Copy out the line that contains "Write part 2", the line that contains "socket.default_value = value", and every line between them, exactly, and nothing else.

3D code data
## BEGIN

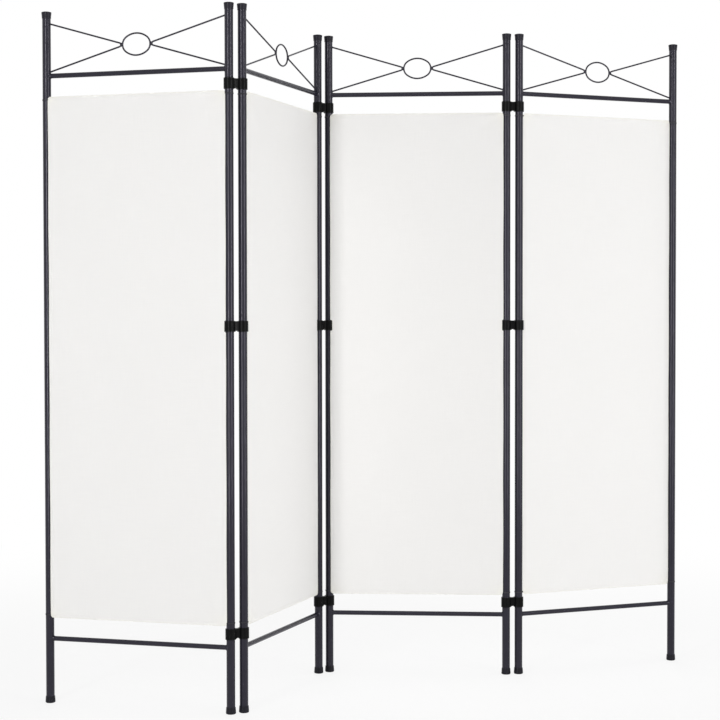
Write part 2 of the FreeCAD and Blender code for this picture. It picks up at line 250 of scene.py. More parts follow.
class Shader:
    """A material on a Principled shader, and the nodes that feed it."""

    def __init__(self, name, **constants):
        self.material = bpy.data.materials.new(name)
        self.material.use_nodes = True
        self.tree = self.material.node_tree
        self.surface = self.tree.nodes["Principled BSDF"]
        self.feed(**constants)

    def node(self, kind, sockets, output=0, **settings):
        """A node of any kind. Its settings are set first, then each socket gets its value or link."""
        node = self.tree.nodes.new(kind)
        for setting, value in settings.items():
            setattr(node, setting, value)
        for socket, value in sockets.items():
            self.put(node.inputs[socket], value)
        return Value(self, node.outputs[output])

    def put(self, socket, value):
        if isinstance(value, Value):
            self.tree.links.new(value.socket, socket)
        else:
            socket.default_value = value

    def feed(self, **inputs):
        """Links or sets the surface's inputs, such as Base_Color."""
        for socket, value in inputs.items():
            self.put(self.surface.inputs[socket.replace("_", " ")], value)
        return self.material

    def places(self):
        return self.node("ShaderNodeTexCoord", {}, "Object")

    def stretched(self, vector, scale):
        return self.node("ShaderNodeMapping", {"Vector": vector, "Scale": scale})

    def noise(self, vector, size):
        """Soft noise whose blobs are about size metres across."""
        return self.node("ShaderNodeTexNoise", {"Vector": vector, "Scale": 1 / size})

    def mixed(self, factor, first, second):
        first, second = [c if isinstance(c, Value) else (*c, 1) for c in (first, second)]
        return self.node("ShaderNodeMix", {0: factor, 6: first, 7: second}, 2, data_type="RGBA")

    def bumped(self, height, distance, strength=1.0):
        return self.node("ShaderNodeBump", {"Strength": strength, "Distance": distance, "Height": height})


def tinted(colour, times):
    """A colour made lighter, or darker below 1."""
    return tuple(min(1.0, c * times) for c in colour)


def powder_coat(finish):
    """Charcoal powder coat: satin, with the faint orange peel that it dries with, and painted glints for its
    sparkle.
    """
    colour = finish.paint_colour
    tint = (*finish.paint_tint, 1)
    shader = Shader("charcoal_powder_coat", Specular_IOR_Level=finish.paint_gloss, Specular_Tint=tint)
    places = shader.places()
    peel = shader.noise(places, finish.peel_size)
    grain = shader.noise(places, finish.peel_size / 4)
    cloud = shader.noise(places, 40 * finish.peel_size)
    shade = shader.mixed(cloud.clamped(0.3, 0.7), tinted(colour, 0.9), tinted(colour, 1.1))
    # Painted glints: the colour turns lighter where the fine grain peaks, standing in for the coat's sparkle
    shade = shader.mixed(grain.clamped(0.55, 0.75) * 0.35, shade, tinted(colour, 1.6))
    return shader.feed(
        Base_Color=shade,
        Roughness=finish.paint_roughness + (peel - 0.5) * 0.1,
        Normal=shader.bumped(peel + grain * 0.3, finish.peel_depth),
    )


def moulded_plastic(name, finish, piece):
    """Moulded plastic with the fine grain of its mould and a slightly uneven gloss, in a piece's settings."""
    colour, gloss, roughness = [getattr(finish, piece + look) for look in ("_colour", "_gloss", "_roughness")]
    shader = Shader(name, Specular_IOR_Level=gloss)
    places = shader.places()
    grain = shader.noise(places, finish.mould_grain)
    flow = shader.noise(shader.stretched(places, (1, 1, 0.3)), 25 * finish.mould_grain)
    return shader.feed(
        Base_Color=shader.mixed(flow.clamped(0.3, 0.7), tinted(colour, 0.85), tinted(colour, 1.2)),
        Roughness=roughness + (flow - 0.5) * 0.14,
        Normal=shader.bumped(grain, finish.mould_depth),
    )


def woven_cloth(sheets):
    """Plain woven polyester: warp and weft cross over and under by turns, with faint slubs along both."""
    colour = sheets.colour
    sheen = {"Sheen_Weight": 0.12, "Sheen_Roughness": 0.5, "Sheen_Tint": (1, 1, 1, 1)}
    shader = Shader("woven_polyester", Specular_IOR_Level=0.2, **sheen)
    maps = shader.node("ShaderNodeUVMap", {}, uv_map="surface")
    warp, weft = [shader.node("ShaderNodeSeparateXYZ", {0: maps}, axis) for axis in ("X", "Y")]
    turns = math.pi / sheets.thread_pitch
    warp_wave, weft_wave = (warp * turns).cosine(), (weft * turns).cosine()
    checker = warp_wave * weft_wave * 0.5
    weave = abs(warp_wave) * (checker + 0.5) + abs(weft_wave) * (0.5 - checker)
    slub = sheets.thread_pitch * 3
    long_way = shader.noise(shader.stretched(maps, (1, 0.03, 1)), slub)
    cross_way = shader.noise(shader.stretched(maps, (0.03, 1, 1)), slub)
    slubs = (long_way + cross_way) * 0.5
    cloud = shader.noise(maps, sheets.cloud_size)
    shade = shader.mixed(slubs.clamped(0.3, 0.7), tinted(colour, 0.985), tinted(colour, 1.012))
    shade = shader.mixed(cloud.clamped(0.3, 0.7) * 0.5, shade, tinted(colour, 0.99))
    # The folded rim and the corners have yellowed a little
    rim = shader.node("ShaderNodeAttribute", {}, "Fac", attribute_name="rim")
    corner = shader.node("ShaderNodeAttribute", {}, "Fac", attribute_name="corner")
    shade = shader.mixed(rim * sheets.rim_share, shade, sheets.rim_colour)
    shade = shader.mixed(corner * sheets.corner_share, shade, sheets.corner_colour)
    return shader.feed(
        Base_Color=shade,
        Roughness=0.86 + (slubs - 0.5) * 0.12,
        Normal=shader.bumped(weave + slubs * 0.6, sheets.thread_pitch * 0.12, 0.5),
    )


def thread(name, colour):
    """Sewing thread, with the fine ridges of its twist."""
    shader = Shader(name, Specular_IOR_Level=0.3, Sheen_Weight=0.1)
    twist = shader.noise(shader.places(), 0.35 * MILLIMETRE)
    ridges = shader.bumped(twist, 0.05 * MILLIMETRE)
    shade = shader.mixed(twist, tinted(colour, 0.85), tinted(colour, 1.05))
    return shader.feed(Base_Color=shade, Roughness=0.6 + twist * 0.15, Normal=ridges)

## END
## BEGIN

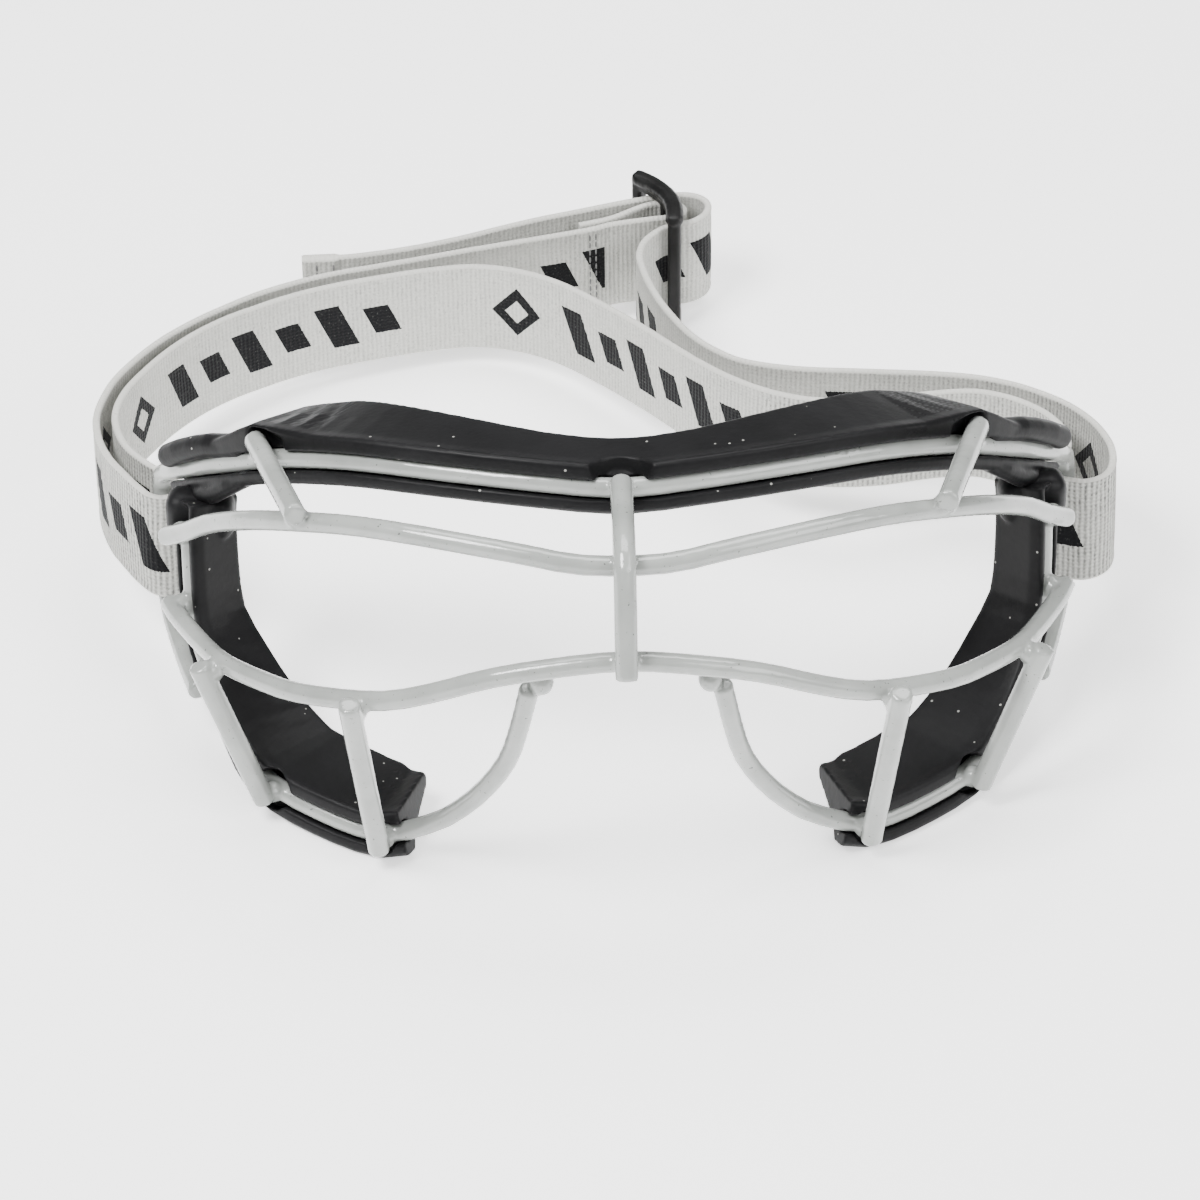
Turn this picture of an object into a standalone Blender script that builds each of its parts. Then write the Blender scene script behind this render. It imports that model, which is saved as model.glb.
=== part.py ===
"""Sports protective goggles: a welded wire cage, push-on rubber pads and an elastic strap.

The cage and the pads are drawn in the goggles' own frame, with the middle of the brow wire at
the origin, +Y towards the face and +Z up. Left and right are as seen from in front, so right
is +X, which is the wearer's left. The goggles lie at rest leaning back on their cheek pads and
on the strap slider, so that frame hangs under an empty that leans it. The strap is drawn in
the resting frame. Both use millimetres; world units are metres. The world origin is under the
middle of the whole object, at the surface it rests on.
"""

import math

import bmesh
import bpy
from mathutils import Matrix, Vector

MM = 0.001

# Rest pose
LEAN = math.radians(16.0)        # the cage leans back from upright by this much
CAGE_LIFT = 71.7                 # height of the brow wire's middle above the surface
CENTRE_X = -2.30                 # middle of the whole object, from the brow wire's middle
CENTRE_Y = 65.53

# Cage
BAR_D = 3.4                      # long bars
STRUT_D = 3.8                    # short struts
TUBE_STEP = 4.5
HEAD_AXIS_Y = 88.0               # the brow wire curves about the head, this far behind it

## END

### Response below
Write part 2 of the FreeCAD and Blender code for this picture. It picks up at line 250 of scene.py. More parts follow.
class Shader:
    """A material on a Principled shader, and the nodes that feed it."""

    def __init__(self, name, **constants):
        self.material = bpy.data.materials.new(name)
        self.material.use_nodes = True
        self.tree = self.material.node_tree
        self.surface = self.tree.nodes["Principled BSDF"]
        self.feed(**constants)

    def node(self, kind, sockets, output=0, **settings):
        """A node of any kind. Its settings are set first, then each socket gets its value or link."""
        node = self.tree.nodes.new(kind)
        for setting, value in settings.items():
            setattr(node, setting, value)
        for socket, value in sockets.items():
            self.put(node.inputs[socket], value)
        return Value(self, node.outputs[output])

    def put(self, socket, value):
        if isinstance(value, Value):
            self.tree.links.new(value.socket, socket)
        else:
            socket.default_value = value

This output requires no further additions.